The first batch of roasted bananas smelled very nice and were promptly made into a Roasted Banana Wholemeal Cake. I used my regular banana cake recipe but swapped out plain old garden-variety mashed bananas for delicious honey-roasted nutmeg-scented roast (did I already say roast?) mashed banana. I also chucked in some wholemeal flour just because I could. The cake was very good – I didn’t get as far as icing it as soon as it was cool enough to eat, the slices began to disappear.
The second batch of roasted bananas I made with frozen bananas (the family got wise to me pinching their fresh ripe spot-free breakfast bananas and ate them all before I could roast them). The texture of the bananas was a little different and the colour interesting…… but they mashed up just fine. I made some Honey Roasted Banana (I like typing that, can you tell?) and Blueberry Muffins – these disappeared before I could take any photos so I will be making these again shortly.

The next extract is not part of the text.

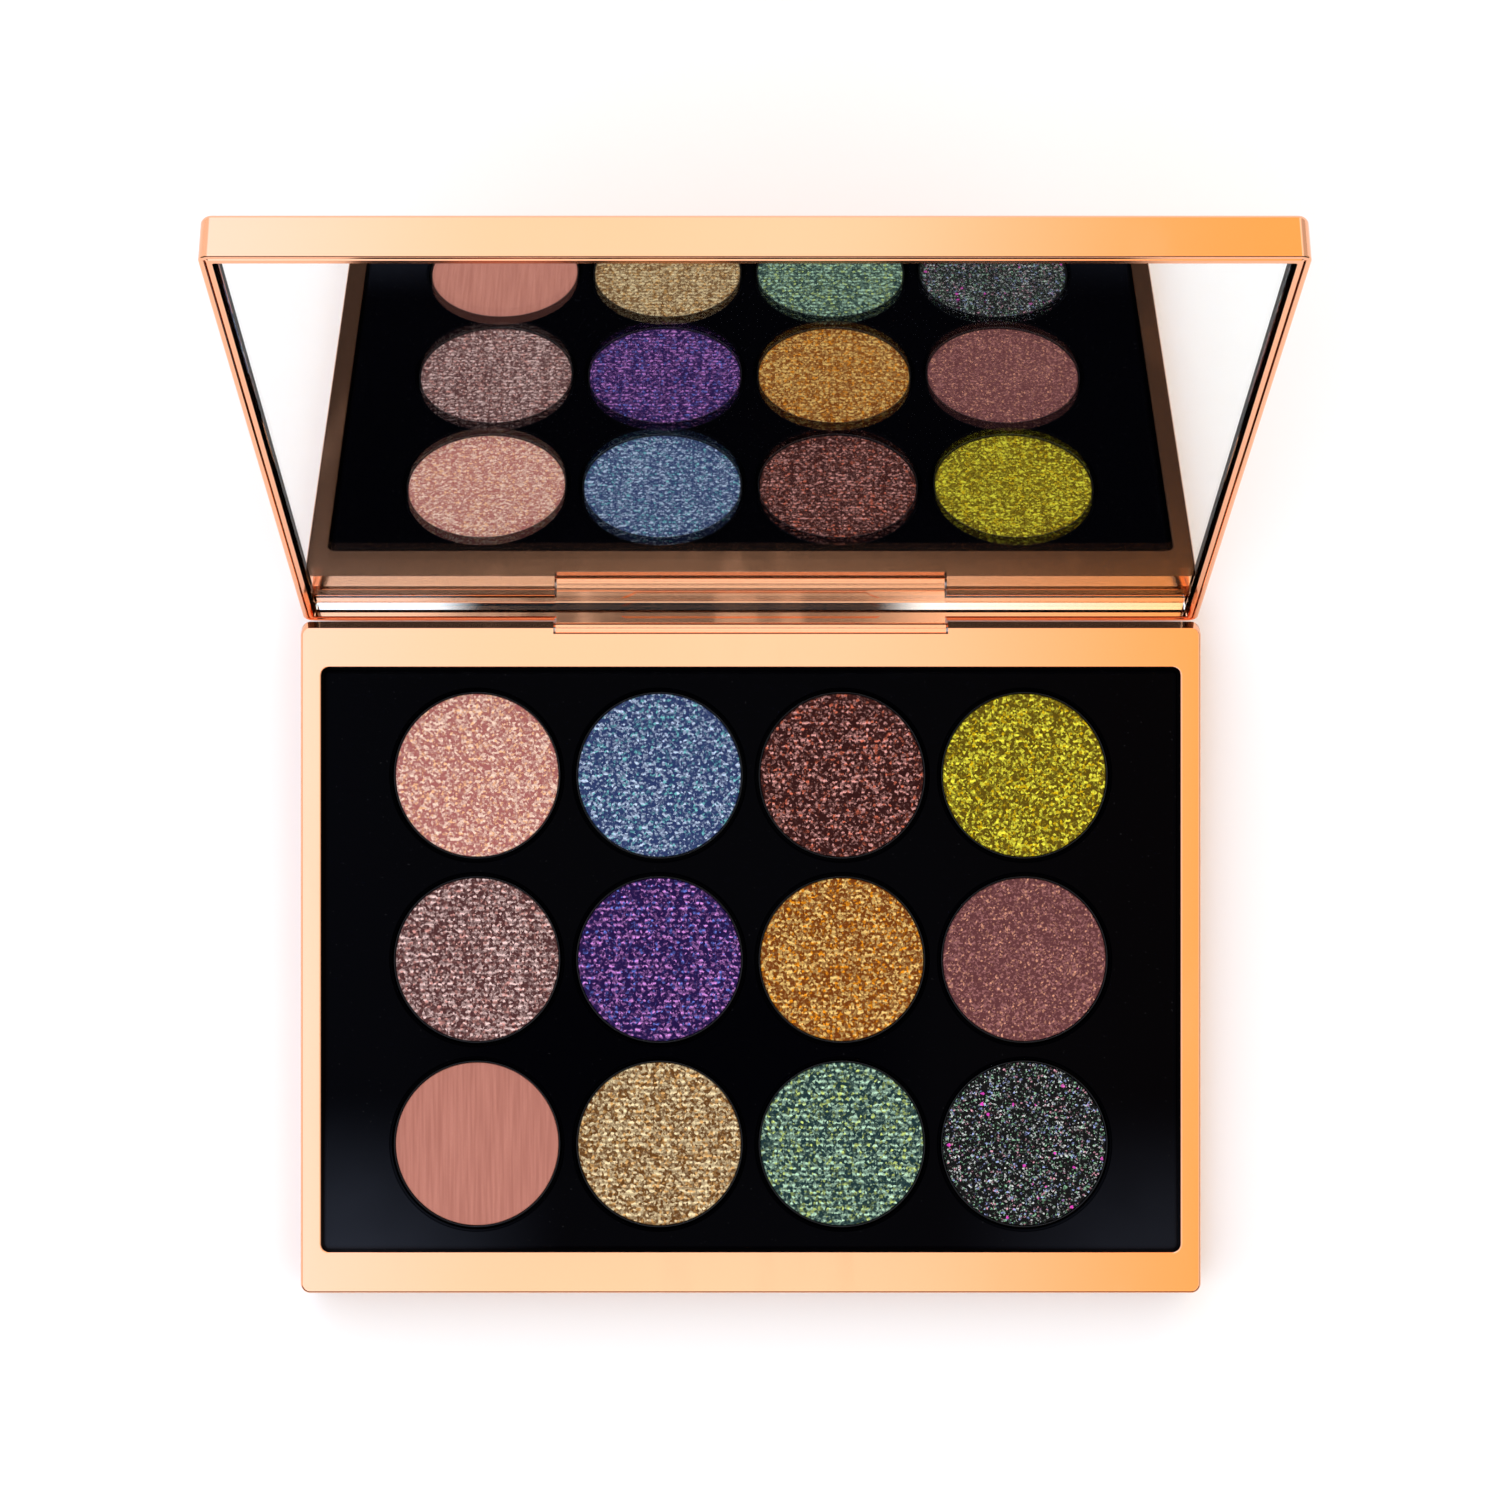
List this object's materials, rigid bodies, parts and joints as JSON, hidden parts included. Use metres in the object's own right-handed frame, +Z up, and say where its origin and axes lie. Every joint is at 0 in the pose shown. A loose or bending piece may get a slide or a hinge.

The third batch is about to be turned into another Roasted Banana Wholemeal Cake so I can share the recipe below while the fourth batch is about to enter the oven. I’m keen on trying to make some banana extract and have some fresh banana, some dried banana and soon, some Honey Roasted Mashed Banana so try three different batches of banana extract and see which has the most banana flavour.
But in the meantime – here is the recipe for my Honey-Roasted Nutmeg-Scented Banana & Wholemeal Cake.
Honey-Roasted Nutmeg-Scented Banana & Wholemeal Cake
5 ripe bananas
2 tablespoons honey
freshly ground nutmeg
375 g (3 cups) wholemeal (wholewheat) flour
1 1/2 teaspoons baking soda
200 g (1 cup) raw sugar
250 g (1 cup) natural unsweetened yoghurt
280 g (1 cup) honey-roasted nutmeg-scented roasted banana
75 g (1/3 cup) mild flavoured oil
75 g (1/3 cup) unsweetened apple puree
1 teaspoon vanilla extract
Preheat oven to 180ºC/350ºF.
Peel bananas and roughly chop into pieces. Add honey and nutmeg and stir to coat the bananas in the honey spice mixture. Bake for 30 minutes, stirring after 10 & 20 minutes to mash them up a bit. Once the bananas are baked, allow to cool then mash them with a fork.
Grease a 23 cm ring tin.
Sift flour, baking soda and sugar into a bowl (tip the wholemeal husks collected in the sieve back into the bowl).
Place yoghurt, banana, oil, apple puree & vanilla extract and whisk to combine. Pour into dry ingredients and mix thoroughly.
Pour mixture into prepared tin and bake 45-55 minutes or until the cake tester comes out clean.
Cool for 15 minutes in the tin, then turn out onto a cake rack to cool complete.
Dust cold cake with icing sugar (or ice with vanilla butter icing) and serve.